Delicate danty Day 11
Posted: Wed Jul 27, 2011 6:11 pm
I find myself getting scared because I know the end of the counseling is near and I feel like I have learned so much I dont want it to end. Today we talked about surrender and the Holy Spirit. Well I do my lesson and then I go back over it later before I write my Journal. I was doing pretty good. The Holy Spirit and I have been having some pretty good talks. Then when I went back over my lesson I read where the Holy Spirit knows your DEEPEST DARKEST SECRETS. I ran away from home when I was 14 and I went to California. Most of you know I am from Alabama, so that is a pretty good trip for a kid. I did things that only I know about. When I read that the Holy Spirit knows abou these things too it made me cry. We were having such a good time and such good talks before I read this.
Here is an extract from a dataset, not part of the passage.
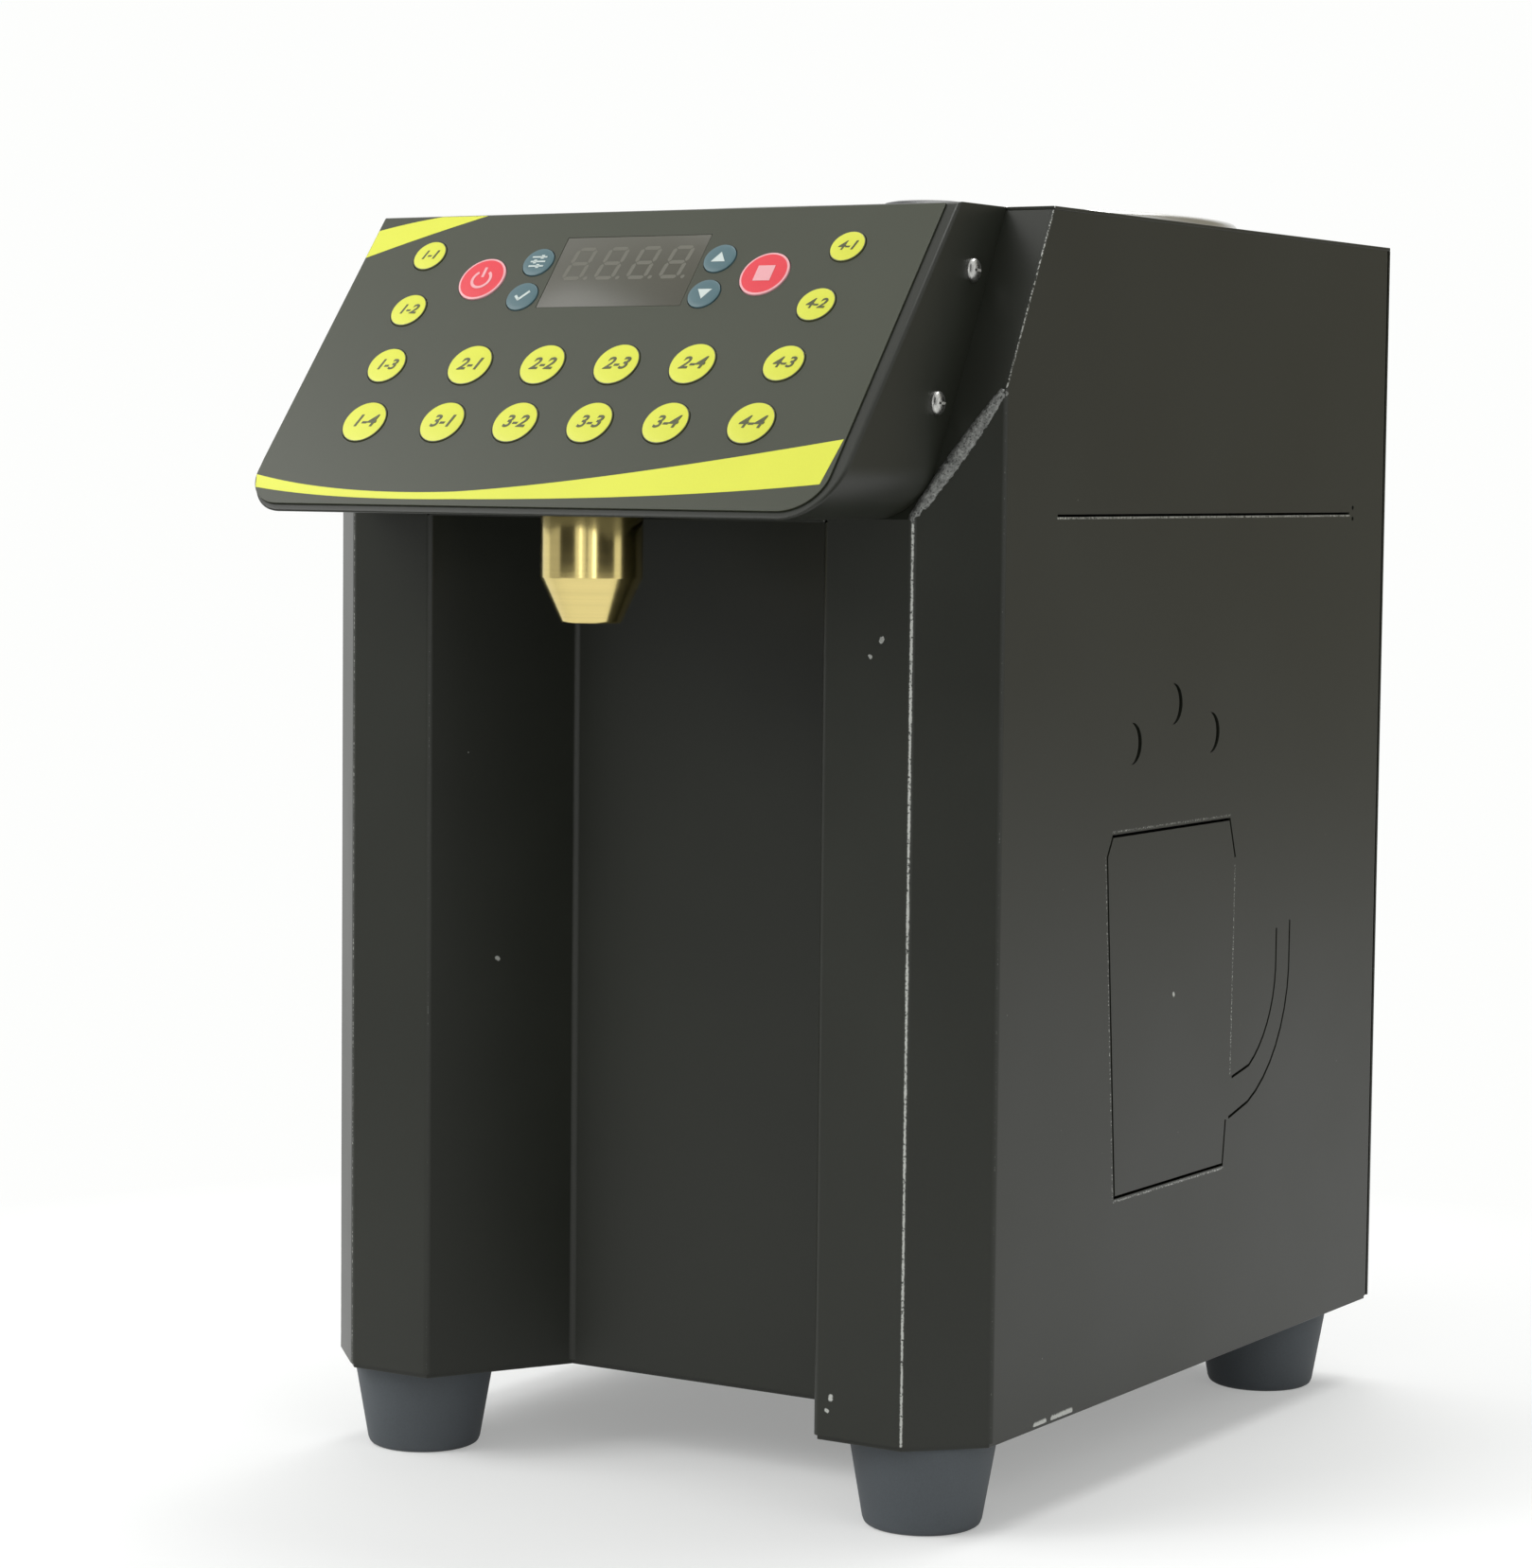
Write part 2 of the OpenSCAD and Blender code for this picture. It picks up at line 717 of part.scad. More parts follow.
module pump_bores(r, x0, x1) {
    for (dz = [-gear_r, gear_r]) translate([x0, 0, dz]) rotate([0, 90, 0]) cylinder(r = r, h = x1 - x0);
}

module pump_screw_spots() {
    for (y = [-1, 1] * (pump_hy - pump_screw_inset), z = [-1, 1] * (pump_hz - pump_screw_inset))
        translate([0, y, z]) children();
}

module pump_screw_holes() {
    pump_screw_spots() rotate([0, 90, 0]) cylinder(d = screw_d + 2 * screw_gap, h = 80, center = true);
}

// The gear axes run along X, the drive gear below and the driven gear above.
module pump_housing() {
    color("#b9bdc0") at_pump() difference() {
        union() {
            translate([gear_x, -pump_hy, -pump_hz]) cube([housing_x - gear_x, 2 * pump_hy, 2 * pump_hz]);
            translate([0, -pump_hy, 0]) rotate([90, 0, 0]) cylinder(r = barb_r + barb_stop, h = 3);
            translate([0, -pump_hy, 0]) rotate([90, 0, 0]) cylinder(r = barb_r, h = 15);
        }
        pump_bores(gear_tip + 0.15, gear_x - 1, gear_x + gear_w + 0.2);
        pump_bores(shaft_d / 2 + running_gap, gear_x, housing_x + 1);
        translate([0, pump_hy + 1, 0]) rotate([90, 0, 0]) cylinder(r = stub_r - 1.5, h = pump_hy - 6);
        translate([-4, 0, 0]) rotate([-90, 0, 0]) cylinder(r = port_r, h = pump_hy);
        rotate([90, 0, 0]) cylinder(r = barb_bore, h = 60);
        pump_screw_holes();
    }
}

module pump_cover() {
    color("#a9adb0") at_pump() difference() {
        translate([gear_x - cover_t, -pump_hy, -pump_hz]) cube([cover_t, 2 * pump_hy, 2 * pump_hz]);
        pump_bores(shaft_d / 2 + running_gap, gear_x - cover_t + 1.5, gear_x + 1);
        pump_screw_holes();
    }
}

module pump_screws() {
    grip = housing_x - gear_x + cover_t + bracket_t * 2;
    color(bright_colour) at_pump() pump_screw_spots()
        translate([gear_x - cover_t, 0, 0]) rotate([0, -90, 0]) pan_screw(grip);
}

module drive_gear() {
    color("#c4c4c0") at_pump() translate([0, 0, -gear_r]) {
        translate([gear_x + 0.1, 0, 0]) rotate([90, 0, 90]) linear_extrude(gear_w) gear_outline();
        translate([gear_x - cover_t + 2, 0, 0]) rotate([0, 90, 0])
            cylinder(d = shaft_d, h = motor_x + 14 - gear_x + cover_t - 2);
    }
}

module driven_gear() {
    color("#c4c4c0") at_pump() translate([0, 0, gear_r]) {
        translate([gear_x + 0.1, 0, 0]) rotate([90, 0, 90]) linear_extrude(gear_w)
            rotate(180 / teeth) gear_outline();
        translate([gear_x - cover_t + 2, 0, 0]) rotate([0, 90, 0])
            cylinder(d = shaft_d, h = housing_x - gear_x + cover_t - 2.5);
    }
}

module pump_motor() {
    gearbox = 26;
    color("#8d9194") at_pump() translate([motor_x, 0, -gear_r]) rotate([0, 90, 0]) difference() {
        union() {
            cylinder(d = motor_d, h = gearbox);
            translate([0, 0, gearbox - eps]) cylinder(d = motor_d - 4, h = motor_len - gearbox - 4 + eps);
            translate([0, 0, motor_len - 4 - eps]) cylinder(d = 16, h = 4 + eps);
        }
        translate([0, 0, -1]) cylinder(r = shaft_d / 2 + running_gap, h = 16);
    }
}

module pump_bracket() {
    flat = 2 * bracket_t;
    color(steel_colour) in_body() difference() {
        union() {
            translate([housing_x, pump_y - 28, base_t]) cube([flat, 56, pump_z + pump_hz - base_t]);
            translate([housing_x, pump_y - 28, base_t]) cube([40, 56, flat]);
        }
        translate([0, pump_y, pump_z]) {
            pump_bores(shaft_d / 2 + 1, housing_x - 1, housing_x + flat + 1);
            pump_screw_holes();
        }
    }
}

// ---- syrup hose and nozzle -----------------------------------------------

module hose_route(r) {
    top_y = hose_y - hose_bend;
    low_y = hose_y + hose_bend;
    translate([0, top_y, hose_z]) rotate([90, 0, 0]) cylinder(r = r, h = top_y - hose_start);
    translate([0, top_y, hose_z - hose_bend]) rotate([0, -90, 0]) rotate_extrude(angle = 90)
        translate([hose_bend, 0]) circle(r);
    translate([0, hose_y, pump_z + hose_bend])
        cylinder(r = r, h = hose_z - pump_z - 2 * hose_bend);
    translate([0, low_y, pump_z + hose_bend]) rotate([0, -90, 0]) rotate(180) rotate_extrude(angle = 90)
        translate([hose_bend, 0]) circle(r);
    translate([0, low_y, pump_z]) rotate([-90, 0, 0]) cylinder(r = r, h = hose_end - low_y);
}

module syrup_hose() {
    color("#d9d4c4") in_body() difference() {
        hose_route(hose_d / 2);
        hose_route(hose_bore / 2);
    }
}

module hose_clamps() {
    color(bright_colour) in_body() for (y = [hose_start + 2, hose_end - 8])
        translate([0, y, y < bay_d ? hose_z : pump_z]) rotate([-90, 0, 0]) difference() {
            union() {
                cylinder(r = hose_d / 2 + 1.2, h = 6);
                translate([-2, -hose_d / 2 - 5, 0]) cube([4, 4.5, 6]);
            }
            translate([0, 0, -1]) cylinder(r = hose_d / 2 + 0.05, h = 8);
        }
}

module at_nozzle() {
    in_body() translate([0, -nozzle_out, head_z]) children();
}

module nozzle() {
    low = -nozzle_body - nozzle_cone;
    profile = [
        [nozzle_bore / 2, low], [nozzle_tip_d / 2 - 0.8, low], [nozzle_tip_d / 2, low + 0.8],
        [nozzle_d / 2, -nozzle_body], [nozzle_d / 2, -0.6], [nozzle_d / 2 - 0.6, 0],
        [neck_r, 0], [neck_r, neck_h], [nozzle_bore / 2, neck_h]
    ];
    color(brass_colour) at_nozzle() rotate_extrude() polygon(profile);
}

module nozzle_nut() {
    color(brass_colour) at_nozzle() translate([0, 0, sheet]) difference() {
        cylinder(d = 26, h = 6, $fn = 6);
        translate([0, 0, -1]) cylinder(r = neck_r + 0.1, h = 10);
    }
}

module nozzle_elbow() {
    color("#e4e2da") at_nozzle() difference() {
        union() {
            translate([0, 0, neck_h]) cylinder(r = 7, h = elbow_h);
            translate([0, 0, elbow_z]) rotate([-90, 0, 0]) cylinder(r = barb_r, h = 26);
            translate([0, 0, elbow_z]) rotate([-90, 0, 0]) cylinder(r = barb_r + barb_stop, h = 11);
        }
        translate([0, 0, neck_h - 1]) cylinder(r = nozzle_bore / 2, h = elbow_z - neck_h + 1);
        translate([0, 0, elbow_z]) rotate([-90, 0, 0]) cylinder(r = barb_bore, h = 40);
    }
}

// ---- electrics -----------------------------------------------------------

module power_supply() {
    box = [92, 74, 36];
    place = [hw - 12 - box[0], body_d - foot_inset - 20 - box[1], base_t];
    color("#a4a8aa") in_body() translate(place) difference() {
        cube(box);
        for (i = [0:7]) translate([10 + 9 * i, 12, box[2] - 1]) cube([4, box[1] - 24, 2]);
    }
}

module power_inlet() {
    color("#18181a") in_body() translate([inlet_x, body_d, rear_z]) {
        difference() {
            union() {
                translate([-13.5, -22, -10]) cube([27, 22 + eps, 20]);
                translate([-17, 0, -13]) cube([34, inlet_proud, 26]);
            }
            translate([-inlet_plug[0] / 2, -18, -inlet_plug[1] / 2])
                cube([inlet_plug[0], 40, inlet_plug[1]]);
        }
        for (pin = [[-7, -2], [7, -2], [0, 2]])
            translate([pin[0] - 1, -18 - eps, pin[1] - 2]) cube([2, 13, 4]);
    }
}

module switch_frame() {
    color("#18181a") in_body() translate([switch_x, body_d, rear_z]) difference() {
        union() {
            translate([-9.5, -18, -6.5]) cube([19, 18 + eps, 13]);
            translate([-11, 0, -8]) cube([22, 1.6, 16]);
        }
        translate([-8.2, -9, -5.2]) cube([16.4, 30, 10.4]);
        translate([0, -rocker_depth, 0]) rotate([0, 90, 0])
            cylinder(r = rocker_pin_r + running_gap, h = 18.4, center = true);
    }
}

// The rocker turns on two small pins at its sides, and rests with its upper half pressed in.
module switch_rocker() {
    face = [[-4, -4.3], [3.2, -4.7], [1.8, 0], [3.2, 4.7], [-4, 4.3]];
    color("#b3242a") in_body() translate([switch_x, body_d - rocker_depth, rear_z]) {
        along_x(-7.9, 7.9) rotate(rocker_tilt) polygon(face);
        rotate([0, 90, 0]) cylinder(r = rocker_pin_r, h = 18, center = true);
    }
}

casing();
upper_front();
top_panel();
base_plate();
rear_cover();
case_screws();
feet();
foot_bolts();
head_cover();
head_brackets();
control_overlay();
display_window();
control_board();
board_spacers();
for (index = [0:len(layout) - 1])
    key(index);
syrup_tank();
heater_band();
insulation_jacket();
temperature_probe();
feed_pipe();
pump_housing();
pump_cover();
pump_screws();
drive_gear();
driven_gear();
pump_motor();
pump_bracket();
syrup_hose();
hose_clamps();
nozzle();
nozzle_nut();
nozzle_elbow();
power_supply();
switch_frame();
switch_rocker();
power_inlet();
lid();
lid_knob();
lid_seal();
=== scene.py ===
"""A counter-top syrup dispenser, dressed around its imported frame.

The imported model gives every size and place. This script rounds the bent sheets,
builds the keypad, the nozzle, the lid and the feet as finished pieces, gives each
surface its material, and sets up the floor, the lights and the camera.
"""

import json
import logging
import math
from collections.abc import Callable, Sequence
from dataclasses import dataclass, field
from enum import Enum

import bmesh
import bpy
from mathutils import Matrix, Vector, noise


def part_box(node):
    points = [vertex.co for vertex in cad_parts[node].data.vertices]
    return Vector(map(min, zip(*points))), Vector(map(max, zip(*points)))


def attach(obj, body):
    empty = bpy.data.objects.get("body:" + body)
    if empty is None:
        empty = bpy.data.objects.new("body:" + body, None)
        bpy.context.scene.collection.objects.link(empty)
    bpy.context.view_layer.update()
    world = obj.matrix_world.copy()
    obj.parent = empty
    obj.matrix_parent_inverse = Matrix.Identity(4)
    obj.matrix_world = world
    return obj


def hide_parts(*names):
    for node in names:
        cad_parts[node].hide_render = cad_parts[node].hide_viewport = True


LOG = logging.getLogger("dispenser")
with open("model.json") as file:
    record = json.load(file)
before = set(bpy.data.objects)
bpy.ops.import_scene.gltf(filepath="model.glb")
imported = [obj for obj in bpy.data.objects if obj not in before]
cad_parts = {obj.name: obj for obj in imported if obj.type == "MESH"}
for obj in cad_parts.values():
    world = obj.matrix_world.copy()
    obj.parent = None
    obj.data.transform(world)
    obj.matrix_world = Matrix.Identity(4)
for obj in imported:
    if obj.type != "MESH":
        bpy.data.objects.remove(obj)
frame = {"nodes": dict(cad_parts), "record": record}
MM = 0.001


# ---- sizes ----------------------------------------------------------------


@dataclass(frozen=True)
class Cabinet:
    """The cabinet's sizes in metres; what the frame can tell is measured on it."""

    half: float
    front: float
    back: float
    base: float
    head_half: float
    head_front: float
    head_low: float
    sheet: float = 1.2 * MM
    corner: float = 21 * MM
    bay_front: float = 77 * MM
    bay_back: float = 50 * MM
    bay_depth: float = 48 * MM
    slope_run: float = 51 * MM
    panel_setback: float = 21 * MM
    head_corner: float = 17 * MM

    @classmethod
    def measured(cls) -> "Cabinet":
        """Reads the sizes off the frame's own boxes.

        Returns:
            The cabinet as it is packed.
        """
        low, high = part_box("casing")
        head_low, head_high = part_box("head_cover")
        return cls(
            half=high.x,
            front=low.y,
            back=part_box("rear_cover")[1].y,
            base=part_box("base_plate")[0].z,
            head_half=head_high.x,
            head_front=head_low.y,
            head_low=head_low.z,
        )

    @property
    def roof(self) -> float:
        """Height of the top panel's upper face."""
        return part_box("top_panel")[1].z

    @property
    def panel(self) -> Matrix:
        """Places X across, Y up and Z out of the keypad panel, from its top edge."""
        top_edge = self.front + self.panel_setback
        tilt = math.atan2(top_edge - self.head_front, self.roof - self.head_low)
        turn = Matrix.Rotation(math.pi / 2 - tilt, 4, "X")
        return Matrix.Translation((0, top_edge, self.roof)) @ turn

    @property
    def slope_foot(self) -> Vector:
        """Where the sloped front, the right leg face and the corner meet."""
        return Vector((self.half - self.corner, self.front, self.head_low))

    @property
    def slope_knee(self) -> Vector:
        """Where the sloped front, the corner and the right side meet."""
        rise = self.corner * (self.roof - self.head_low) / self.slope_run
        return Vector((self.half, self.front + self.corner, self.head_low + rise))

    @property
    def slope_head(self) -> Vector:
        """Where the sloped front meets the right side at the top."""
        return Vector((self.half, self.front + self.slope_run, self.roof))


CABINET = Cabinet.measured()


# ---- shader building blocks -----------------------------------------------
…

I cant help but cry now as I write this. My mother flew out to California to bring me home a few months later. My dad told her that it was either him or me. She was not to bring me back to HIS house and if she did he would not be there and he would take my sister with him. When I got back everyone was there but my dad. It hurts me to know that the Holy Spirit knows what I did while I was gone. I have not thought about these things in I dont know how many years. But I guess it is a weed that I need to pull. I am so thankful for Gods GRACE. I surrender myself to him and I know that the talks that the Holy Spirit and I have and will continue to have will only stengthen my faith. I just pray the creepy dude will leave us alone and stop putting things in my head, like he has in the past. Please continue to pray for me as this Cinderella works for her crown.